DIRECTIONS: Write out the whole listing exactly as it stands.

SUPPLIED DATA:
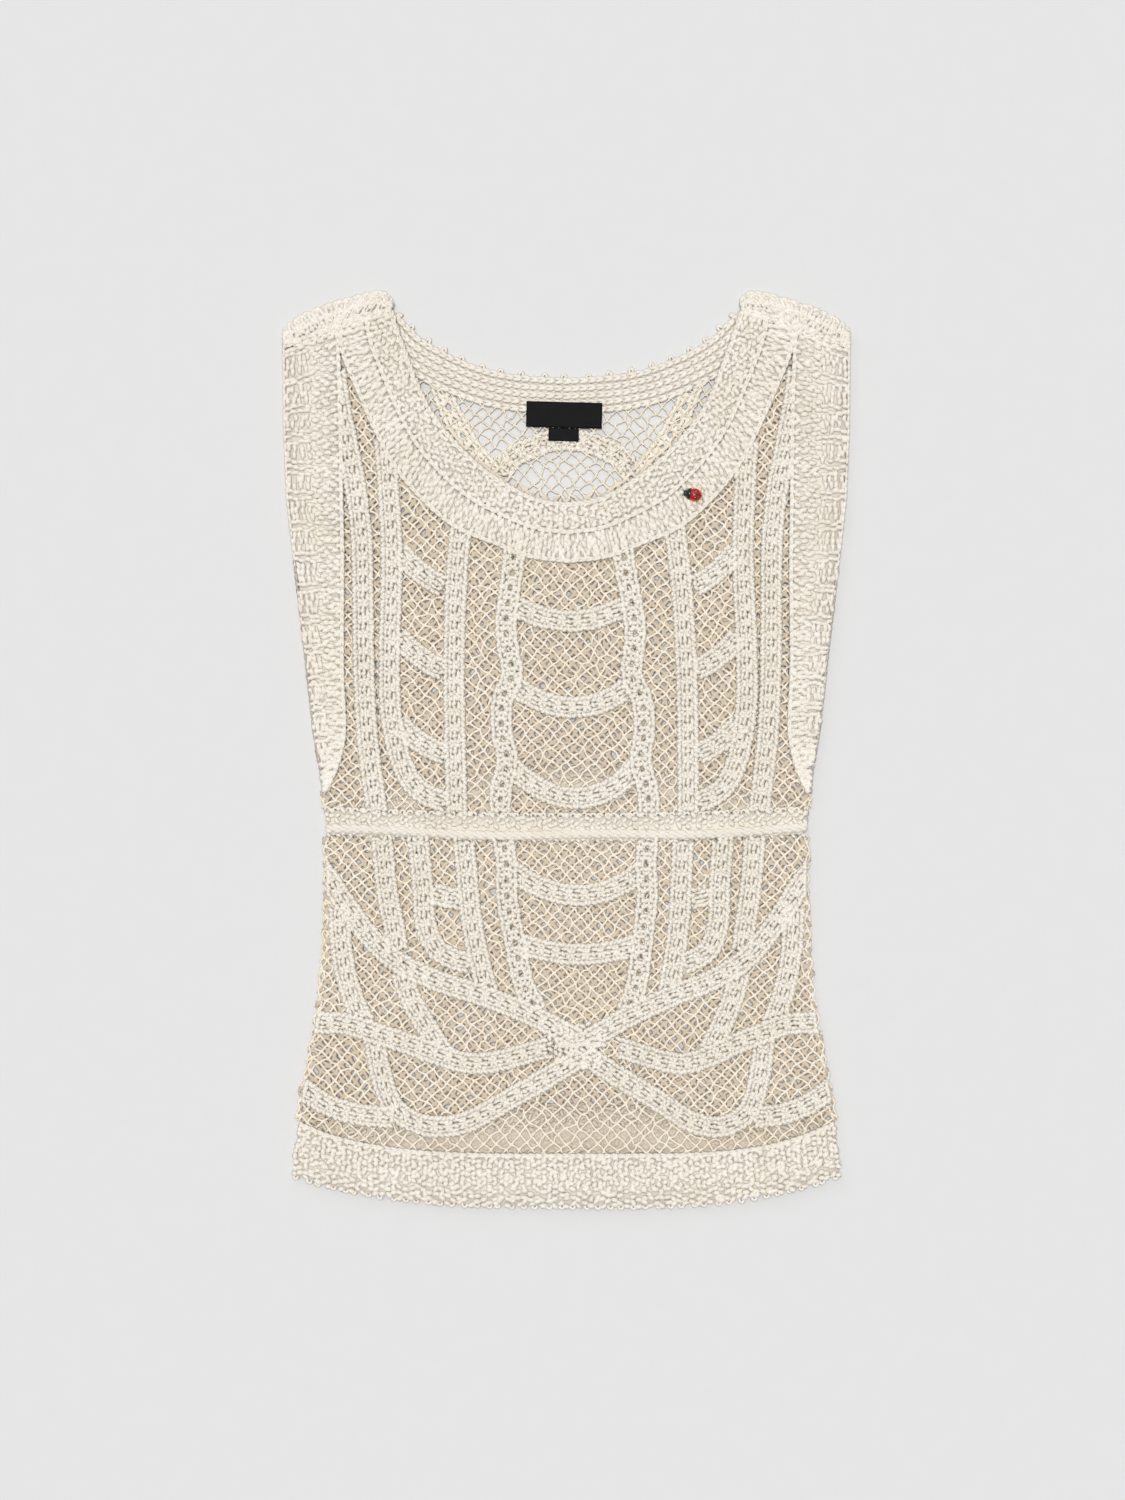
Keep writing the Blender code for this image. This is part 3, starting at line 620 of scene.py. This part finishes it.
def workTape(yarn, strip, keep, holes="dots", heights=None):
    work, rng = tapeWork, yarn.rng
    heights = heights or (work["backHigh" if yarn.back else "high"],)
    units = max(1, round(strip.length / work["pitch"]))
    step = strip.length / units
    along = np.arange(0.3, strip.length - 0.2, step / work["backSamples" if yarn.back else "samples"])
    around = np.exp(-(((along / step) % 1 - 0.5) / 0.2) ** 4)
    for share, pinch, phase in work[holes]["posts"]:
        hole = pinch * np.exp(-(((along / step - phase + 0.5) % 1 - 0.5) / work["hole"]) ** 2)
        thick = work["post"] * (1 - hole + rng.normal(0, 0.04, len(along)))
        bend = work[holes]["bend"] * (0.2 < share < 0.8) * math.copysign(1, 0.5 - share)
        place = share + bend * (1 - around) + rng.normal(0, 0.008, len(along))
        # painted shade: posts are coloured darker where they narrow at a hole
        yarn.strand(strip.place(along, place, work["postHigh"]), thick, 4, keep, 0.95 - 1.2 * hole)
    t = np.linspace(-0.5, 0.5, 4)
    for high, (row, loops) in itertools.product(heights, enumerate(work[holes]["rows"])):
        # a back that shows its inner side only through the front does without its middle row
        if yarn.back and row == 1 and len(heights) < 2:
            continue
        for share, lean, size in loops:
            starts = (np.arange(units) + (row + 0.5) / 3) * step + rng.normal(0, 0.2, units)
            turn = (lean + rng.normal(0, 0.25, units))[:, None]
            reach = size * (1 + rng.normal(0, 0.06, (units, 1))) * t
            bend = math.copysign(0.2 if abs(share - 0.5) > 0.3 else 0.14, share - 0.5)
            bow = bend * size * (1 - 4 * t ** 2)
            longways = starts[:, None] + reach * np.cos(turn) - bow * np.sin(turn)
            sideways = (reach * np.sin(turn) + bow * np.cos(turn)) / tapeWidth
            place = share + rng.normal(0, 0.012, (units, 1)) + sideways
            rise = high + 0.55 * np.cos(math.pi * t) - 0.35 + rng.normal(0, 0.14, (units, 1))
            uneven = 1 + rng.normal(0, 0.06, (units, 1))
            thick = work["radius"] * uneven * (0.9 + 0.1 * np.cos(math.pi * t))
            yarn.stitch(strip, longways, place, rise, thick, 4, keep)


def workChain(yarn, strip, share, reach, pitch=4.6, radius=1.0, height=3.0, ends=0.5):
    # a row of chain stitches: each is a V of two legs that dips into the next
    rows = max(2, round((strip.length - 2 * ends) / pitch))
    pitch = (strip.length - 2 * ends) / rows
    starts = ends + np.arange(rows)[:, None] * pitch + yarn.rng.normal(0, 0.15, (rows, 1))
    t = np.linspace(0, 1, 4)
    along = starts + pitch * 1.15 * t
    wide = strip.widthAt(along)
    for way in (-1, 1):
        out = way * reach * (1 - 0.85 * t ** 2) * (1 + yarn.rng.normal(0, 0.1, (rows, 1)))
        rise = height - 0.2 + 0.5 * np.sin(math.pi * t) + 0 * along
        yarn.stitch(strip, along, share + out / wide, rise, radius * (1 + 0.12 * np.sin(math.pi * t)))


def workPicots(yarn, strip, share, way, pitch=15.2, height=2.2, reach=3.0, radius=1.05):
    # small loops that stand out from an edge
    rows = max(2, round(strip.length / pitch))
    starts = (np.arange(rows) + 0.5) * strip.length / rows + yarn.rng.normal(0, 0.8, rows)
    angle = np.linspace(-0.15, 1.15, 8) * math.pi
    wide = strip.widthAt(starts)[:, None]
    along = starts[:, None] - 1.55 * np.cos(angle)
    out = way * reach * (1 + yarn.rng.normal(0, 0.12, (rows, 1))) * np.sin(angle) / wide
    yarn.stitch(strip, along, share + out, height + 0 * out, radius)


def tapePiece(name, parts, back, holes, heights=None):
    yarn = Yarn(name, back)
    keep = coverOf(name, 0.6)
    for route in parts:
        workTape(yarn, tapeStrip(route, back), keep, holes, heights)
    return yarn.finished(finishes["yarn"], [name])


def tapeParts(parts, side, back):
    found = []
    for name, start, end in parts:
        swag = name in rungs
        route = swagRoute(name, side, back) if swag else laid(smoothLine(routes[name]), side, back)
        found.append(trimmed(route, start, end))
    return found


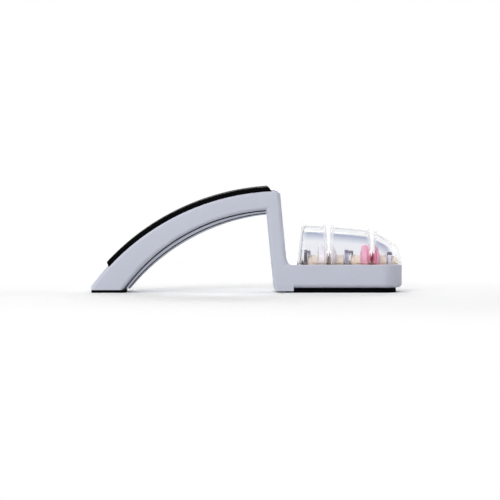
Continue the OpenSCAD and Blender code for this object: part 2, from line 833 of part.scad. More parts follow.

RESPONSE FOR THIS EXERCISE:
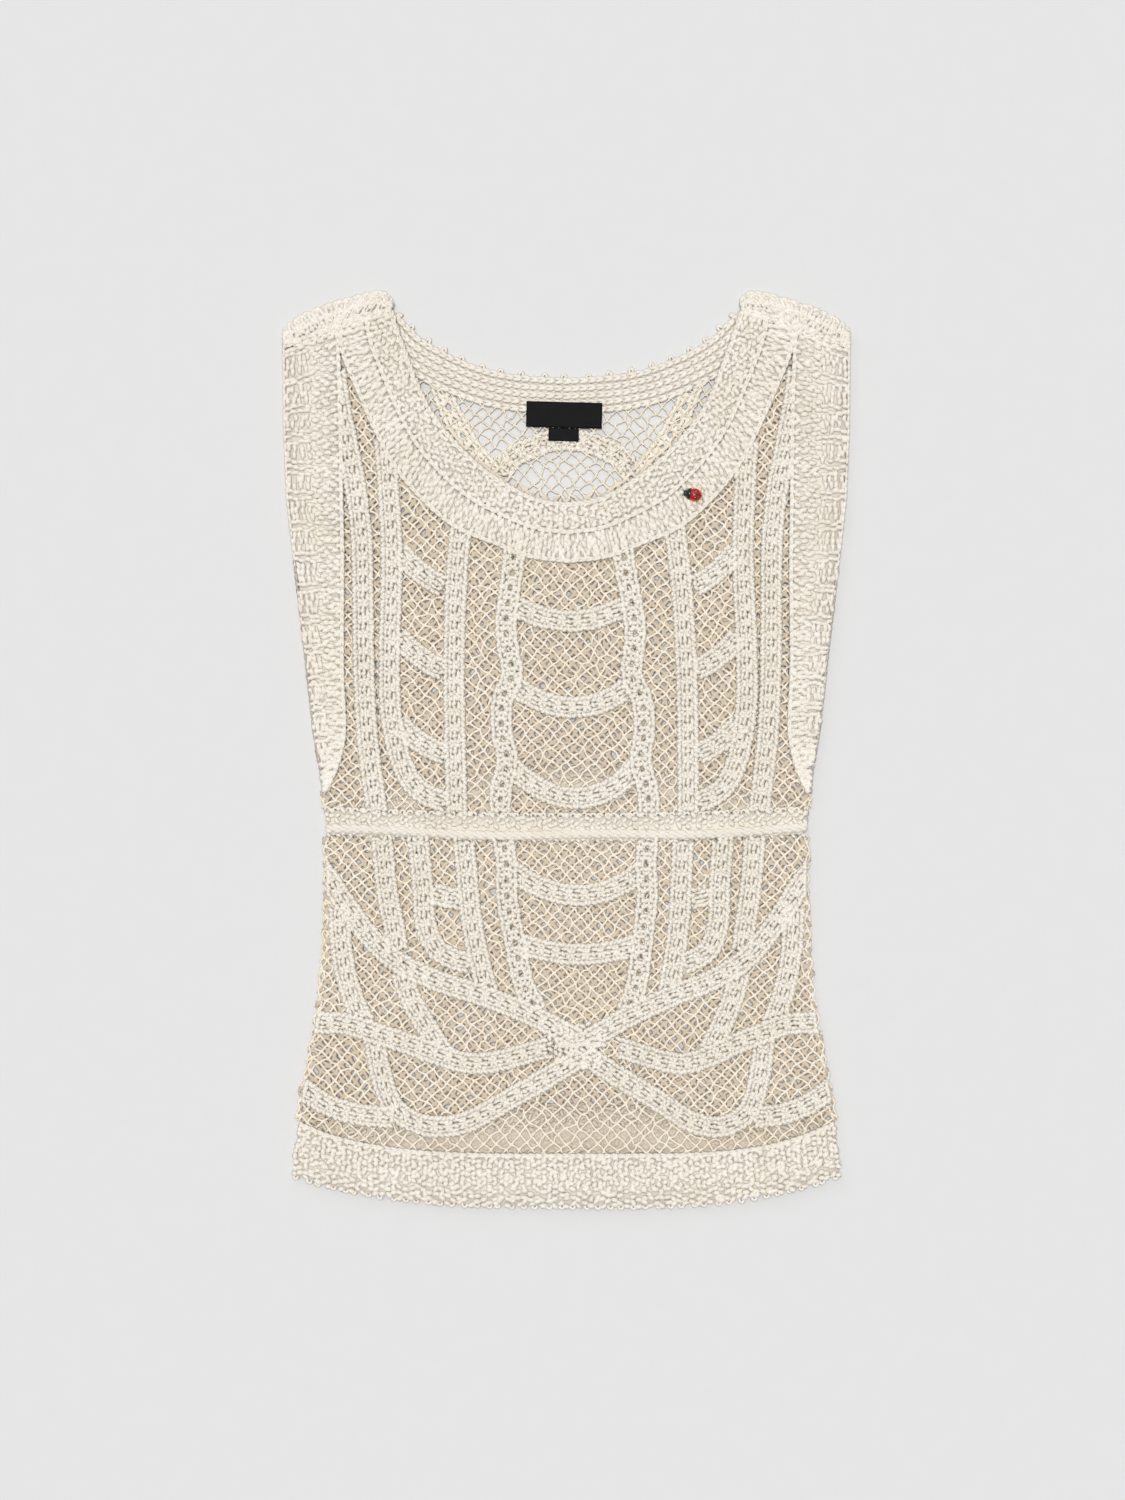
Keep writing the Blender code for this image. This is part 3, starting at line 620 of scene.py. This part finishes it.
def workTape(yarn, strip, keep, holes="dots", heights=None):
    work, rng = tapeWork, yarn.rng
    heights = heights or (work["backHigh" if yarn.back else "high"],)
    units = max(1, round(strip.length / work["pitch"]))
    step = strip.length / units
    along = np.arange(0.3, strip.length - 0.2, step / work["backSamples" if yarn.back else "samples"])
    around = np.exp(-(((along / step) % 1 - 0.5) / 0.2) ** 4)
    for share, pinch, phase in work[holes]["posts"]:
        hole = pinch * np.exp(-(((along / step - phase + 0.5) % 1 - 0.5) / work["hole"]) ** 2)
        thick = work["post"] * (1 - hole + rng.normal(0, 0.04, len(along)))
        bend = work[holes]["bend"] * (0.2 < share < 0.8) * math.copysign(1, 0.5 - share)
        place = share + bend * (1 - around) + rng.normal(0, 0.008, len(along))
        # painted shade: posts are coloured darker where they narrow at a hole
        yarn.strand(strip.place(along, place, work["postHigh"]), thick, 4, keep, 0.95 - 1.2 * hole)
    t = np.linspace(-0.5, 0.5, 4)
    for high, (row, loops) in itertools.product(heights, enumerate(work[holes]["rows"])):
        # a back that shows its inner side only through the front does without its middle row
        if yarn.back and row == 1 and len(heights) < 2:
            continue
        for share, lean, size in loops:
            starts = (np.arange(units) + (row + 0.5) / 3) * step + rng.normal(0, 0.2, units)
            turn = (lean + rng.normal(0, 0.25, units))[:, None]
            reach = size * (1 + rng.normal(0, 0.06, (units, 1))) * t
            bend = math.copysign(0.2 if abs(share - 0.5) > 0.3 else 0.14, share - 0.5)
            bow = bend * size * (1 - 4 * t ** 2)
            longways = starts[:, None] + reach * np.cos(turn) - bow * np.sin(turn)
            sideways = (reach * np.sin(turn) + bow * np.cos(turn)) / tapeWidth
            place = share + rng.normal(0, 0.012, (units, 1)) + sideways
            rise = high + 0.55 * np.cos(math.pi * t) - 0.35 + rng.normal(0, 0.14, (units, 1))
            uneven = 1 + rng.normal(0, 0.06, (units, 1))
            thick = work["radius"] * uneven * (0.9 + 0.1 * np.cos(math.pi * t))
            yarn.stitch(strip, longways, place, rise, thick, 4, keep)


def workChain(yarn, strip, share, reach, pitch=4.6, radius=1.0, height=3.0, ends=0.5):
    # a row of chain stitches: each is a V of two legs that dips into the next
    rows = max(2, round((strip.length - 2 * ends) / pitch))
    pitch = (strip.length - 2 * ends) / rows
    starts = ends + np.arange(rows)[:, None] * pitch + yarn.rng.normal(0, 0.15, (rows, 1))
    t = np.linspace(0, 1, 4)
    along = starts + pitch * 1.15 * t
    wide = strip.widthAt(along)
    for way in (-1, 1):
        out = way * reach * (1 - 0.85 * t ** 2) * (1 + yarn.rng.normal(0, 0.1, (rows, 1)))
        rise = height - 0.2 + 0.5 * np.sin(math.pi * t) + 0 * along
        yarn.stitch(strip, along, share + out / wide, rise, radius * (1 + 0.12 * np.sin(math.pi * t)))


def workPicots(yarn, strip, share, way, pitch=15.2, height=2.2, reach=3.0, radius=1.05):
    # small loops that stand out from an edge
    rows = max(2, round(strip.length / pitch))
    starts = (np.arange(rows) + 0.5) * strip.length / rows + yarn.rng.normal(0, 0.8, rows)
    angle = np.linspace(-0.15, 1.15, 8) * math.pi
    wide = strip.widthAt(starts)[:, None]
    along = starts[:, None] - 1.55 * np.cos(angle)
    out = way * reach * (1 + yarn.rng.normal(0, 0.12, (rows, 1))) * np.sin(angle) / wide
    yarn.stitch(strip, along, share + out, height + 0 * out, radius)


def tapePiece(name, parts, back, holes, heights=None):
    yarn = Yarn(name, back)
    keep = coverOf(name, 0.6)
    for route in parts:
        workTape(yarn, tapeStrip(route, back), keep, holes, heights)
    return yarn.finished(finishes["yarn"], [name])


def tapeParts(parts, side, back):
    found = []
    for name, start, end in parts:
        swag = name in rungs
        route = swagRoute(name, side, back) if swag else laid(smoothLine(routes[name]), side, back)
        found.append(trimmed(route, start, end))
    return found


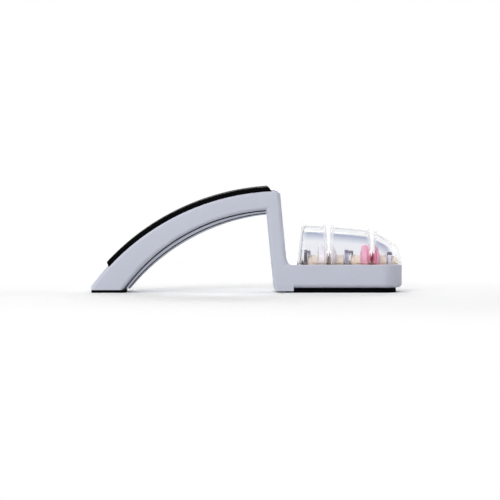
Continue the OpenSCAD and Blender code for this object: part 2, from line 833 of part.scad. More parts follow.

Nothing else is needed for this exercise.